### Source material
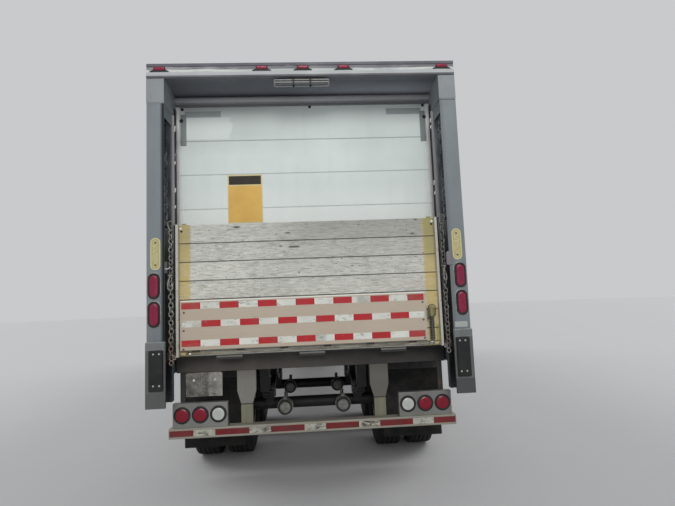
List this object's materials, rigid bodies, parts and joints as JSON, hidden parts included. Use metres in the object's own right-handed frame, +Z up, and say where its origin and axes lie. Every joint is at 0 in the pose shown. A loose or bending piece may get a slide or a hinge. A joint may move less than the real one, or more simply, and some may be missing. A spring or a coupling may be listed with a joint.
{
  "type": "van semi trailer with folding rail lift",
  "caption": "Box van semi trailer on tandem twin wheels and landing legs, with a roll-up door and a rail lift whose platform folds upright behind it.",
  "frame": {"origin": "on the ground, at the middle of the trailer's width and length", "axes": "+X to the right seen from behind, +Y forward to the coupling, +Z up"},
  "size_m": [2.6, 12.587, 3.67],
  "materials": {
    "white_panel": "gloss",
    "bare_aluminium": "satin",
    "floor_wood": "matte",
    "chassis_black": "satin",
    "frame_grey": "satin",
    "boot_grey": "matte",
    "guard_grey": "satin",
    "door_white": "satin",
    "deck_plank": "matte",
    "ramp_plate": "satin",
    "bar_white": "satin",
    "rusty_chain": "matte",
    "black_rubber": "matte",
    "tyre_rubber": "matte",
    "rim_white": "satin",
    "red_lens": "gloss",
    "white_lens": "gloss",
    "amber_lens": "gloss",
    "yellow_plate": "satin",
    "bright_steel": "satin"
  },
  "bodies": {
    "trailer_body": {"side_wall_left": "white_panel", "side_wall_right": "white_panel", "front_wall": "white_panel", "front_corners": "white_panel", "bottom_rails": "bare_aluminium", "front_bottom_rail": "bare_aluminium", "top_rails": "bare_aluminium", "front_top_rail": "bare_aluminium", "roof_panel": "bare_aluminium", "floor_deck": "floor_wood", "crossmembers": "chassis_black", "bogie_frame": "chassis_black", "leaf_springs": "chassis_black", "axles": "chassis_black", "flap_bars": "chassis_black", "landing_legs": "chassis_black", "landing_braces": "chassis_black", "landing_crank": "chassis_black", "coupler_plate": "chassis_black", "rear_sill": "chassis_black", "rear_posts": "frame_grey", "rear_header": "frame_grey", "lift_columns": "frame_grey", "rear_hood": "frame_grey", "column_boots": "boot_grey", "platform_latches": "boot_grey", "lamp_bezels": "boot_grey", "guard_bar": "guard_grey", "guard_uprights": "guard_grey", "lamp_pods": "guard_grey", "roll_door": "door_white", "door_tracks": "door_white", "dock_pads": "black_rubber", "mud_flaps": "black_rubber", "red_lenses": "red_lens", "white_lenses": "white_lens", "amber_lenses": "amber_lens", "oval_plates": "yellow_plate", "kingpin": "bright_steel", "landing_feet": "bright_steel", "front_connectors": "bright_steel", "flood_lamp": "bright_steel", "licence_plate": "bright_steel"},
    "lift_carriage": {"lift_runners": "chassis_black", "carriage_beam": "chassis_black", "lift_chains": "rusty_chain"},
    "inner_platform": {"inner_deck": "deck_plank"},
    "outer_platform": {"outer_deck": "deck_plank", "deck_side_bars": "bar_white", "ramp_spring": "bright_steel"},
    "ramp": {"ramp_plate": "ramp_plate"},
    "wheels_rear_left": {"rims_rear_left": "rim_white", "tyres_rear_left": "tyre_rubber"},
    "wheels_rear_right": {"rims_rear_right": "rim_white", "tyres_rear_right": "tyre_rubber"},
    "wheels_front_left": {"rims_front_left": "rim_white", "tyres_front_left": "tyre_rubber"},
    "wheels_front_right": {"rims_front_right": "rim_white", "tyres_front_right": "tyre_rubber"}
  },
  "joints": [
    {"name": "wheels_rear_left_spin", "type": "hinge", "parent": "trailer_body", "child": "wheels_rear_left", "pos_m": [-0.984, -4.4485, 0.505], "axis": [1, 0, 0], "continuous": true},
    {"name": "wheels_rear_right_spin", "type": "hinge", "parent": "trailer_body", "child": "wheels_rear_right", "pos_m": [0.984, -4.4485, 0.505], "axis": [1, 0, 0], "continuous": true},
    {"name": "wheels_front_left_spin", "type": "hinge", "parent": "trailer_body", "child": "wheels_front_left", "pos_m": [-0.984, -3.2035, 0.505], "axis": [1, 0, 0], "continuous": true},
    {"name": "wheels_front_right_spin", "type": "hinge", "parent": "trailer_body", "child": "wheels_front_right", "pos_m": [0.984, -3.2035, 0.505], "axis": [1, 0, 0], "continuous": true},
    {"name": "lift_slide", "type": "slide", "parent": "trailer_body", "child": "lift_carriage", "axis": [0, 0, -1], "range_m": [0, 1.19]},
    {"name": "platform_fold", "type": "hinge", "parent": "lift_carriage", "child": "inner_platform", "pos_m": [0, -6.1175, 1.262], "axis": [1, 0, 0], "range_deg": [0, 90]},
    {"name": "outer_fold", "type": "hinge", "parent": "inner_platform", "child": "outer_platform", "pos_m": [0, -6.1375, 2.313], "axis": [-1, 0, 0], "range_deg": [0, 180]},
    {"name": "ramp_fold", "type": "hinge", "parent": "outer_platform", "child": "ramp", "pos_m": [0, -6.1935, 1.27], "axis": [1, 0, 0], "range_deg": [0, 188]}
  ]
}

### Task requirements
Extract, word for word, each line of the listing above.

### Result of the task
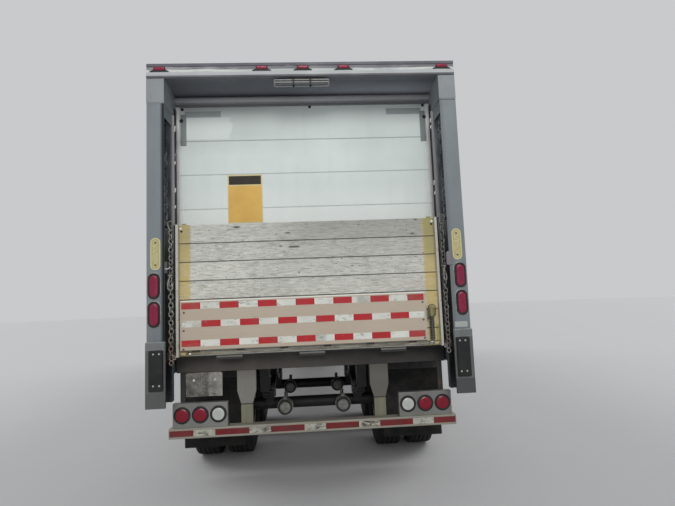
List this object's materials, rigid bodies, parts and joints as JSON, hidden parts included. Use metres in the object's own right-handed frame, +Z up, and say where its origin and axes lie. Every joint is at 0 in the pose shown. A loose or bending piece may get a slide or a hinge. A joint may move less than the real one, or more simply, and some may be missing. A spring or a coupling may be listed with a joint.
{
  "type": "van semi trailer with folding rail lift",
  "caption": "Box van semi trailer on tandem twin wheels and landing legs, with a roll-up door and a rail lift whose platform folds upright behind it.",
  "frame": {"origin": "on the ground, at the middle of the trailer's width and length", "axes": "+X to the right seen from behind, +Y forward to the coupling, +Z up"},
  "size_m": [2.6, 12.587, 3.67],
  "materials": {
    "white_panel": "gloss",
    "bare_aluminium": "satin",
    "floor_wood": "matte",
    "chassis_black": "satin",
    "frame_grey": "satin",
    "boot_grey": "matte",
    "guard_grey": "satin",
    "door_white": "satin",
    "deck_plank": "matte",
    "ramp_plate": "satin",
    "bar_white": "satin",
    "rusty_chain": "matte",
    "black_rubber": "matte",
    "tyre_rubber": "matte",
    "rim_white": "satin",
    "red_lens": "gloss",
    "white_lens": "gloss",
    "amber_lens": "gloss",
    "yellow_plate": "satin",
    "bright_steel": "satin"
  },
  "bodies": {
    "trailer_body": {"side_wall_left": "white_panel", "side_wall_right": "white_panel", "front_wall": "white_panel", "front_corners": "white_panel", "bottom_rails": "bare_aluminium", "front_bottom_rail": "bare_aluminium", "top_rails": "bare_aluminium", "front_top_rail": "bare_aluminium", "roof_panel": "bare_aluminium", "floor_deck": "floor_wood", "crossmembers": "chassis_black", "bogie_frame": "chassis_black", "leaf_springs": "chassis_black", "axles": "chassis_black", "flap_bars": "chassis_black", "landing_legs": "chassis_black", "landing_braces": "chassis_black", "landing_crank": "chassis_black", "coupler_plate": "chassis_black", "rear_sill": "chassis_black", "rear_posts": "frame_grey", "rear_header": "frame_grey", "lift_columns": "frame_grey", "rear_hood": "frame_grey", "column_boots": "boot_grey", "platform_latches": "boot_grey", "lamp_bezels": "boot_grey", "guard_bar": "guard_grey", "guard_uprights": "guard_grey", "lamp_pods": "guard_grey", "roll_door": "door_white", "door_tracks": "door_white", "dock_pads": "black_rubber", "mud_flaps": "black_rubber", "red_lenses": "red_lens", "white_lenses": "white_lens", "amber_lenses": "amber_lens", "oval_plates": "yellow_plate", "kingpin": "bright_steel", "landing_feet": "bright_steel", "front_connectors": "bright_steel", "flood_lamp": "bright_steel", "licence_plate": "bright_steel"},
    "lift_carriage": {"lift_runners": "chassis_black", "carriage_beam": "chassis_black", "lift_chains": "rusty_chain"},
    "inner_platform": {"inner_deck": "deck_plank"},
    "outer_platform": {"outer_deck": "deck_plank", "deck_side_bars": "bar_white", "ramp_spring": "bright_steel"},
    "ramp": {"ramp_plate": "ramp_plate"},
    "wheels_rear_left": {"rims_rear_left": "rim_white", "tyres_rear_left": "tyre_rubber"},
    "wheels_rear_right": {"rims_rear_right": "rim_white", "tyres_rear_right": "tyre_rubber"},
    "wheels_front_left": {"rims_front_left": "rim_white", "tyres_front_left": "tyre_rubber"},
    "wheels_front_right": {"rims_front_right": "rim_white", "tyres_front_right": "tyre_rubber"}
  },
  "joints": [
    {"name": "wheels_rear_left_spin", "type": "hinge", "parent": "trailer_body", "child": "wheels_rear_left", "pos_m": [-0.984, -4.4485, 0.505], "axis": [1, 0, 0], "continuous": true},
    {"name": "wheels_rear_right_spin", "type": "hinge", "parent": "trailer_body", "child": "wheels_rear_right", "pos_m": [0.984, -4.4485, 0.505], "axis": [1, 0, 0], "continuous": true},
    {"name": "wheels_front_left_spin", "type": "hinge", "parent": "trailer_body", "child": "wheels_front_left", "pos_m": [-0.984, -3.2035, 0.505], "axis": [1, 0, 0], "continuous": true},
    {"name": "wheels_front_right_spin", "type": "hinge", "parent": "trailer_body", "child": "wheels_front_right", "pos_m": [0.984, -3.2035, 0.505], "axis": [1, 0, 0], "continuous": true},
    {"name": "lift_slide", "type": "slide", "parent": "trailer_body", "child": "lift_carriage", "axis": [0, 0, -1], "range_m": [0, 1.19]},
    {"name": "platform_fold", "type": "hinge", "parent": "lift_carriage", "child": "inner_platform", "pos_m": [0, -6.1175, 1.262], "axis": [1, 0, 0], "range_deg": [0, 90]},
    {"name": "outer_fold", "type": "hinge", "parent": "inner_platform", "child": "outer_platform", "pos_m": [0, -6.1375, 2.313], "axis": [-1, 0, 0], "range_deg": [0, 180]},
    {"name": "ramp_fold", "type": "hinge", "parent": "outer_platform", "child": "ramp", "pos_m": [0, -6.1935, 1.27], "axis": [1, 0, 0], "range_deg": [0, 188]}
  ]
}